On the other hand, when I say I’ve recorded a set of lectures on that whole history, you might think that sounds impossibly ambitious: How could I possibly cover all that material? Aren’t there actual experts in the historical theology of each one of those major periods? (Yes.) Are you somehow all of those experts rolled into one? (No.) How could one course cover all those periods, and how could one professor be prepared to lecture across the whole territory?

The trick is that I cover the material an introductory way, at an overview level. I’m not an amateur at this, but I will confess to being a passionate generalist. I count it an honor to be the one who gets to introduce students in this course to one great historical figure after another, reporting on each one’s approach to the doctrine and commenting on their major contributions. Moving along at an enjoyable pace, I get to survey the greatest hits and most interesting figures in the whole field of historical theology.

Choosing which figures to introduce was hard, and I regret some of the omissions, but I can’t complain about the ones I was able to include. From all the early Church fathers (before the council of Nicaea), I chose only Justin Martyr, Irenaeus, Tertullian, and Origen. These four, plus a few creeds and liturgical texts, give a pretty good introduction to the way the early Church taught about the Trinity. For Nicene Trinitarianism proper, I start with Athanasius and work through the Cappadocians and Augustine. The course explores a variety of figures through the medieval period, from Boethius and Anselm to some Carolingians (Western) and Byzantines (East). The High Middle Ages covers Aquinas and Bonaventure, but also Gregory Palamas and some representative mystics. I give considerable attention to the Reformation contribution to Trinitarianism, and extend that study to include some significant figures of Protestant scholasticism. Finally, I start my survey of the modern period as far back as Petavius, and trace it down through the much-acclaimed Trinitarian revival of the late twentieth century, and end with John Webster.

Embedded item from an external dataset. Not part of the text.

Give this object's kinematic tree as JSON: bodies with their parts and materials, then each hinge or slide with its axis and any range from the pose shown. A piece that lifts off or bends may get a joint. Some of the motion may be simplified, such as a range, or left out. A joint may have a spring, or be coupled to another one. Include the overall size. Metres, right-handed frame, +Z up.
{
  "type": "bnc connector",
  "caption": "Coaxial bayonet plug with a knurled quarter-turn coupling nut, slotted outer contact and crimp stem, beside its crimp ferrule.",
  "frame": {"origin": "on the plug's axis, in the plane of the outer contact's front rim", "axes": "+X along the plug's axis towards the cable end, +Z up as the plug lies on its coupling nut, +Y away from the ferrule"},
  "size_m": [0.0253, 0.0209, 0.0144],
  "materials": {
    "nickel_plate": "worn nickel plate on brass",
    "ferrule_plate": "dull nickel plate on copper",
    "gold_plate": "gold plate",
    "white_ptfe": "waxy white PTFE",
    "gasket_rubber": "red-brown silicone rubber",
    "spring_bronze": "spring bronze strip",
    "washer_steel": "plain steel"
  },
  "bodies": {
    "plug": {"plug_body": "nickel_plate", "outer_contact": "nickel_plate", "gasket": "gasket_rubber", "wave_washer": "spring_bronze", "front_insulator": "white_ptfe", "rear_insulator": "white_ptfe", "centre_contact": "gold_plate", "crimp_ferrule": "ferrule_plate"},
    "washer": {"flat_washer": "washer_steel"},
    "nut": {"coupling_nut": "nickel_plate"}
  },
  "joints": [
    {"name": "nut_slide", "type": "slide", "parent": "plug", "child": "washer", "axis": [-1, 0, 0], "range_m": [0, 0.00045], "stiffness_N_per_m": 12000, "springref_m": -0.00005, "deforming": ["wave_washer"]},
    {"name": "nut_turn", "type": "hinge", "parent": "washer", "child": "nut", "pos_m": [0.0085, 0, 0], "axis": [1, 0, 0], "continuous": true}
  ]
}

As a professor whose job is to teach the great books of Christian history, I often tell my students that my goal is to make a few friends in every century. In this course, I do my best to make Trinitarian friends in every century of the history of theology. The result is a survey introduction to the entire history of the doctrine of the Trinity that I think fills a gap for the contemporary Church. The subject matter is impossibly rich, and this course is designed to open up the whole field for students.


You can save nearly 40% if you pre-order History of the Doctrine of the Trinity before it ships, so get it now.

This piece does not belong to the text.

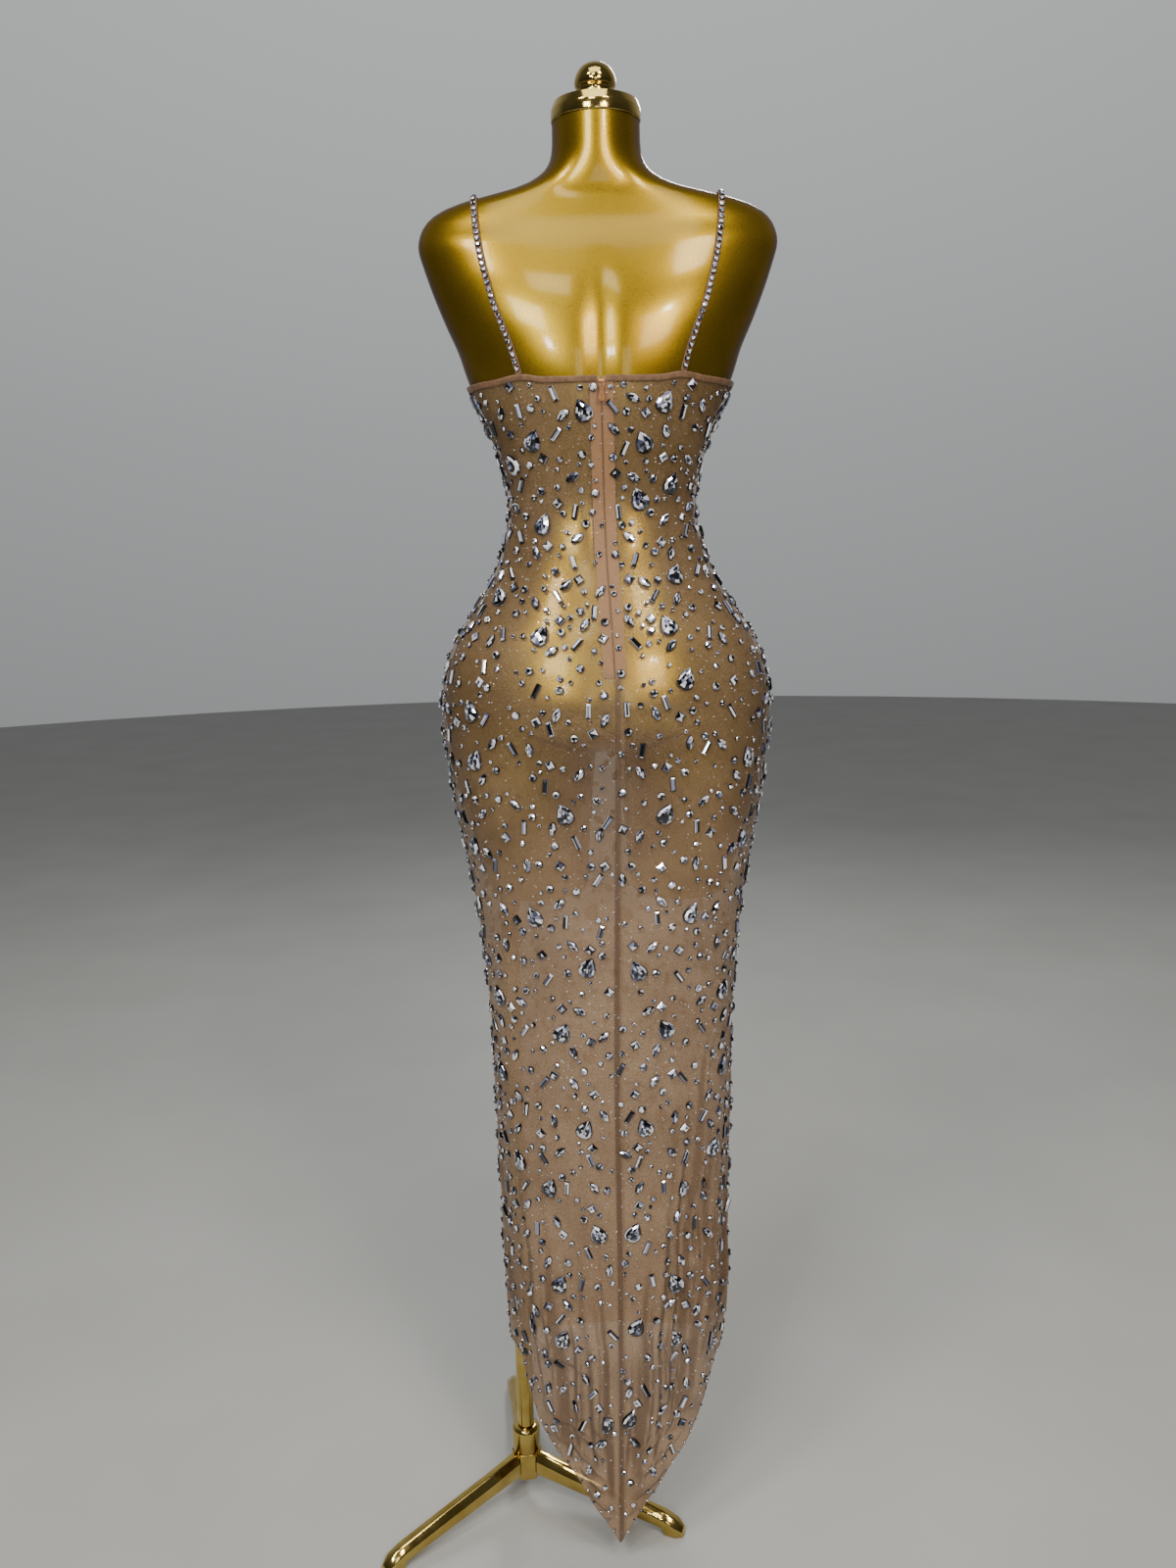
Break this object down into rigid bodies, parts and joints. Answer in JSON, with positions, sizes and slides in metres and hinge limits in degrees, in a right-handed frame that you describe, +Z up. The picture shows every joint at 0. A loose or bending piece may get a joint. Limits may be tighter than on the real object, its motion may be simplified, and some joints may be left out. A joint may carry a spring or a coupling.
{
  "type": "bodycon dress on a limbless dress form with a tripod stand",
  "caption": "Floor-length sheer mesh dress set with crystals, with spaghetti straps, a back zip and a pointed back hem, on a limbless gold dress form with a tripod stand.",
  "frame": {"origin": "on the floor, at the middle of the whole part's footprint", "axes": "+Z is up; -Y faces the viewer of the back of the dress, with its zip; +X is the wearer's right"},
  "size_m": [0.484, 0.3538, 1.706],
  "materials": {
    "mesh_cloth": "satin",
    "binding_cloth": "matte",
    "zip_tape": "matte",
    "zip_metal": "gloss",
    "crystal": "polished",
    "gold_lacquer": "gloss",
    "gold_metal": "polished"
  },
  "bodies": {
    "dress_on_form": {"dress_back_left": "mesh_cloth", "dress_back_right": "mesh_cloth", "dress_front": "mesh_cloth", "neckline_binding": "binding_cloth", "strap_left": "binding_cloth", "strap_right": "binding_cloth", "zip_tape_left": "zip_tape", "zip_tape_right": "zip_tape", "zip_slider": "zip_metal", "form_torso": "gold_lacquer", "neck_cap": "gold_metal", "neck_finial": "gold_metal", "stand_pole": "gold_metal", "stand_collar": "gold_metal", "stand_hub": "gold_metal", "stand_leg_1": "gold_metal", "stand_leg_2": "gold_metal", "stand_leg_3": "gold_metal"},
    "zip_pull": {"zip_pull_tab": "zip_metal"}
  },
  "joints": [
    {"name": "pull_tab_swing", "type": "hinge", "parent": "dress_on_form", "child": "zip_pull", "pos_m": [0.05029, -0.13241, 1.3735], "axis": [-1, 0, 0], "range_deg": [0, 150]}
  ]
}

Dr. Fred Sanders is associate professor of theology at Biola University’s Torrey Honors Institute. A popular blogger and speaker, Sanders has authored numerous journal articles and written or contributed to several books, including The Deep Things of God: How the Trinity Changes Everything.


  1. With respect and grace …does the image for this article violate the 2nd commandment?

    The Lord has the absolute right to reveal Himself as He chooses, and He has chosen not to reveal His Spirit in visible form (Deut. 4:15–31). Heidelberg Catechism explains in question and answer 96, the 2nd commandment tells us that God’s will is “that we in no way make any image of God.”

    More specifically, what is forbidden is making an image of the divine nature. Believers may not image the invisible God, for He has not revealed His divine form to us. To attempt to depict the divine apart from Jesus the Christ, however well-intentioned, is to craft an idol and violate God’s prerogative to reveal Himself in whatever manner He so chooses. Just wondering!

    I pray Fred Sanders book goes well.

  2. Lonnie Scott says:

    Paul Allen,

    With respect and grace, the answer would be – are we living in the age of the law, or are we living under the New Covenant? If we follow the tenets of even one commandment believing we are righteous for doing so, then we must follow all 600+ tenets of the Law. And remember, the law pointed to sin, punishment, and death.
    However, Jesus instituted the New Covenant (Jeremiah 31-34; Matt 26:26ff) and as such we live in grace.
    Lest anyone think I’m advocating immoral behavior, I point to Galatians 5:16-26 where the works of the flesh and the fruit of the Spirit are given.

  3. Dear Lonnie,
    You are referring to the Law of Moses (Jn 7:2; Acts 13:39,15:5) not the Law of God (Rm 7:22,25) and not the Law of Christ (Gal 6:2)

    The law of Moses (excepting the moral law) was binding on Israelites or Gentile proselytes. But the law of God is binding upon all and as you correctly state – not as a means of salvation. Jesus expounded and enforced the moral law (Matt 5:17) and it has turned into the Law of Christ (1 Cor 9:21)

    The second commandment forbids any visible representation of Deity, whether furnished by an artist or sculptor. The first commandment points out the one only object of worship: the second tells us how God is to be worshipped—in spirit and in truth, by faith and not by images.

    So does your image violates this? I don’t expect anybody will worship it but it does depict the Father with a body when Jesus informs us that the Father is spirit.